3.3. Remeter ao Sr. Pedro Souza da Cruz, e à Câmara Municipal de Bocaina do Sul, nos termos do art. 105, § 3º, do Regimento Interno (Resolução nº TC-06, de 28 de dezembro de 2001) os Prejulgados nº 1378 com a redação alterada e o prejulgado 1386.

 

3.4. Dar ciência da Decisão, do Relatório e Voto do Relator e do Parecer da Consultoria Geral ao Sr. Pedro Souza da Cruz e à Câmara Municipal de Bocaina do Sul.

 

Consultoria Geral, em 05 de julho de 2011.

 

 

 GEORGE BRASIL PASCHOAL PÍTSICA

AUDITOR FISCAL DE CONTROLE EXTERNO

 

De acordo:

 

 

 VALERIA ROCHA LACERDA GRUENFELD

COORDENADORA

 

 

De acordo.

 

Encaminhem-se os Autos à elevada consideração do Exmo.
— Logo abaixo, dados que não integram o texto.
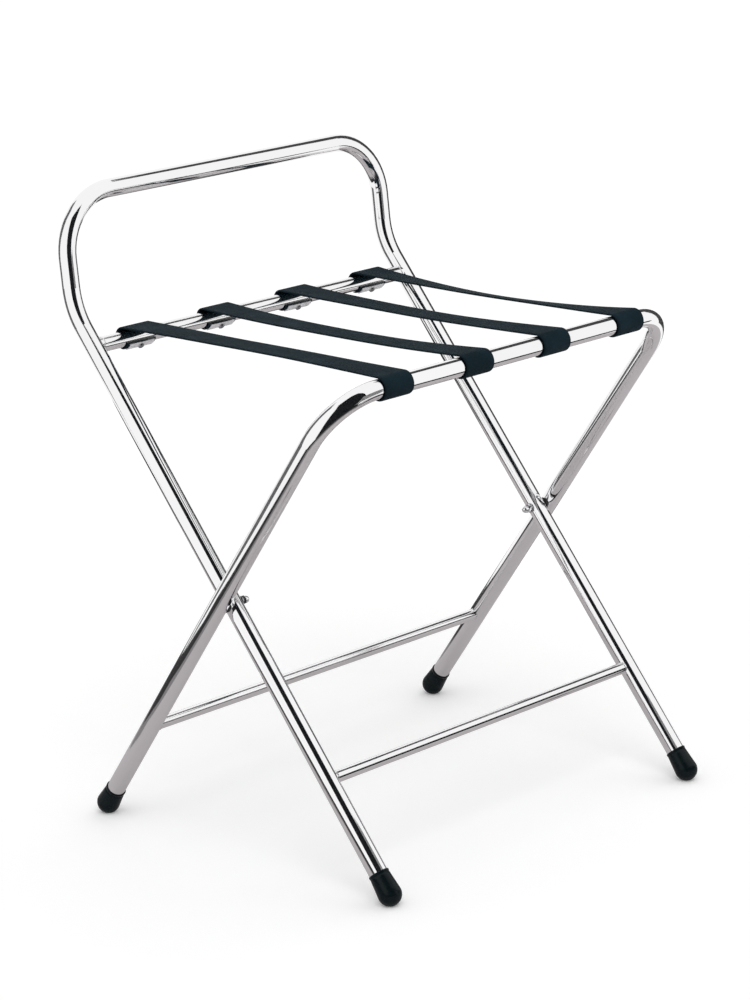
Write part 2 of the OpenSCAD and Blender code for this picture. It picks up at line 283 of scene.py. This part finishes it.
def webbing(name):
    """Woven tape: U runs across it and V along it, in metres. Chevron ribs, a tight selvedge at both
    edges, painted highlight and painted shade in the colour, paler on the raised yarns and darker in
    the grooves between them, and worn, slightly dusty high spots."""
    n = Nodes(name)
    uv = n.add("ShaderNodeSeparateXYZ", {"Vector": n.add("ShaderNodeTexCoord").outputs["UV"]})
    across, along = uv.outputs["X"], uv.outputs["Y"]
    edge = n.math("ABSOLUTE", n.math("SUBTRACT", across, STRAP_W / 2))
    selvedge = n.between(edge, 0, 1, STRAP_W / 2 - SELVEDGE_STARTS, STRAP_W / 2 - SELVEDGE_FULL)
    place_in_chevron = n.math("FRACT", n.math("DIVIDE", across, CHEVRON_PITCH))
    chevron = n.math("ABSOLUTE", n.math("SUBTRACT", place_in_chevron, 0.5))
    slant = n.math("ADD", n.math("DIVIDE", along, RIB_PITCH), n.math("MULTIPLY", chevron, 7.0))
    rib = n.wave(slant)
    yarn = n.wave(n.math("DIVIDE", across, YARN_PITCH))
    body = n.math("ADD", n.math("MULTIPLY", rib, 0.7), n.math("MULTIPLY", yarn, 0.3))
    picks = n.wave(n.math("DIVIDE", along, PICK_PITCH))
    weave = n.add("ShaderNodeMix", {0: selvedge, 2: body, 3: picks}).outputs[0]
    worn = n.between(n.noise(38, 4), 0, 1, 0.42, 0.72)
    dark = n.mix(worn, srgb(6, 21, 27), srgb(12, 28, 35))
    light = n.mix(worn, srgb(19, 37, 45), srgb(29, 48, 57))
    # Painted highlight and painted shade: the colour follows the weave's height, which the bump uses
    # too, so it is paler on the raised yarns and darker in the grooves, over the yarn's own dark
    # teal.
    thread = n.mix(n.between(weave, 0, 1, 0.15, 0.95), dark, light)
    edged = n.mix(n.math("MULTIPLY", selvedge, 0.45), thread, srgb(14, 26, 32))
    fuzz = n.noise(5200, 2)
    height = n.math("ADD", weave, n.math("MULTIPLY", fuzz, 0.35))
    return n.finish(Base_Color=edged, Roughness=n.between(weave, 0.85, 0.7),
                    Specular_IOR_Level=0.07, Normal=n.bump(height, 0.55, 0.35 * MM))


def sealed_edge(name):
    """The melted, hard edge of a heat-cut tape."""
    n = Nodes(name)
    return n.finish(Base_Color=n.mix(n.noise(900, 3), srgb(12, 20, 24), srgb(34, 44, 48)),
                    Roughness=n.between(n.noise(500, 3), 0.3, 0.55),
                    Normal=n.bump(n.noise(1400, 3), 0.5, 0.3 * MM))


BAR_TINT = grey(0.92, 0.915, 0.92)
TUBE_CHROME = chrome("tube_chrome", 0.035, 0.09, grey(0.93, 0.925, 0.935), 0.05)
BAR_CHROME = chrome("bar_chrome", 0.06, 0.14, BAR_TINT, 0.08)
CROSSBAR_CHROME = chrome("crossbar_chrome", 0.08, 0.15, BAR_TINT, 0.08)
NUT_CHROME = chrome("nut_chrome", 0.08, 0.18, grey(0.9, 0.9, 0.92), 0.1)
WELD_CHROME = chrome("weld_chrome", 0.12, 0.28, grey(0.84, 0.84, 0.86), 0.3)
ZINC = plated("zinc_plate", grey(0.6, 0.6, 0.62), 0.22, (1, 1, 1))
PLATE_STEEL = plated("plate_steel", grey(0.92, 0.92, 0.94), 0.3, (0.12, 1, 1), metal=0.55)
SCREW_STEEL = plated("screw_steel", grey(0.4, 0.4, 0.41), 0.3, (1, 1, 1))
RUBBER = rubber("foot_rubber")
NYLON = nylon("spacer_nylon")
WEBBING = webbing("strap_webbing")
SEALED = sealed_edge("strap_sealed_edge")

NODE_MATERIALS = {
    "hoop_frame_tube": TUBE_CHROME, "front_frame_tube": TUBE_CHROME, "rear_seat_bar": BAR_CHROME,
    "hoop_frame_crossbar": CROSSBAR_CHROME, "front_frame_crossbar": CROSSBAR_CHROME,
    "front_strap_plates": PLATE_STEEL, "rear_strap_plates": PLATE_STEEL,
    "front_strap_screws": SCREW_STEEL, "rear_strap_screws": SCREW_STEEL}
for side, _ in SIDES:
    for part, material in (("foot_front", RUBBER), ("foot_rear", RUBBER), ("pivot_bolt", ZINC),
                           ("pivot_washer", ZINC), ("pivot_spacer", NYLON),
                           ("pivot_nut", NUT_CHROME)):
        NODE_MATERIALS[f"{part}_{side}"] = material
for number in STRAP_NUMBERS:
    for part in ("span", "front_loop", "rear_loop"):
        NODE_MATERIALS[f"strap_{number}_{part}"] = WEBBING

for node, material in NODE_MATERIALS.items():
    slots = frame["nodes"][node].data.materials
    slots.clear()
    slots.append(material)

# ---------------------------------------------------------------- mesh helpers


def new_object(name, bm, *materials):
    bm.normal_update()
    mesh = bpy.data.meshes.new(name)
    bm.to_mesh(mesh)
    bm.free()
    obj = bpy.data.objects.new(name, mesh)
    bpy.context.scene.collection.objects.link(obj)
    for material in materials:
        mesh.materials.append(material)
    for polygon in mesh.polygons:
        polygon.use_smooth = True
    return obj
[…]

Sr. Relator CORREGEDOR GERAL SALOMÃO RIBAS JUNIOR, ouvido preliminarmente o Ministério Público junto ao Tribunal de Contas.

 

 

 

 HAMILTON HOBUS HOEMKE

CONSULTOR GERAL



[1] Nesse sentido, o item 2 do prejulgado 1378:

[...] 2. Apesar de as vantagens pecuniárias decorrentes tanto do auxílio-transporte, quanto do auxílio-alimentação possuírem, em sentido estrito, caráter indenizatório, no que se refere, especificamente, à iniciativa de lei, de que trata o art. 37, X, da Carta Magna, tais verbas inserem-se no conceito amplo de remuneração, da mesma forma que as diárias e as ajudas de custo, cabendo, portanto, ao Chefe do Legislativo municipal a iniciativa do respectivo processo legislativo. (g.n.)

[2]Parecer nº 681 disponível em http://www.fecam.org.br/consultoria/pareceres.php?cod_parecer=681. Acesso em 31/10/2011

[3] CRETELLA JÚNIOR, José. Dos Atos Administrativos Especiais. 2. ed. Rio de Janeiro: Editora Forense, 1998. p. 162.

[4]Processo: CON-TC0128902/61. Parecer: COG-296/96. Origem: Câmara Municipal de Guatambu. Relator: Auditor José Carlos Pacheco. Data da Sessão: 12/08/1996.

[5]Prejulgado 1947.

[6]ADIN n° 3.599-1/DF. Relator: Min. Gilmar Mendes. Requerente: Presidente da República. Requerido: Congresso Nacional. Interessados: Sindicato dos servidores do Poder Legislativo e e do Tribunal de Contas da União - SINDILEGIS. Tribunal Pleno em 21/05/2007. Dj em 14/09/2007. Disponível em <www.stf.jus.br> Consulta em 1°/06/2010.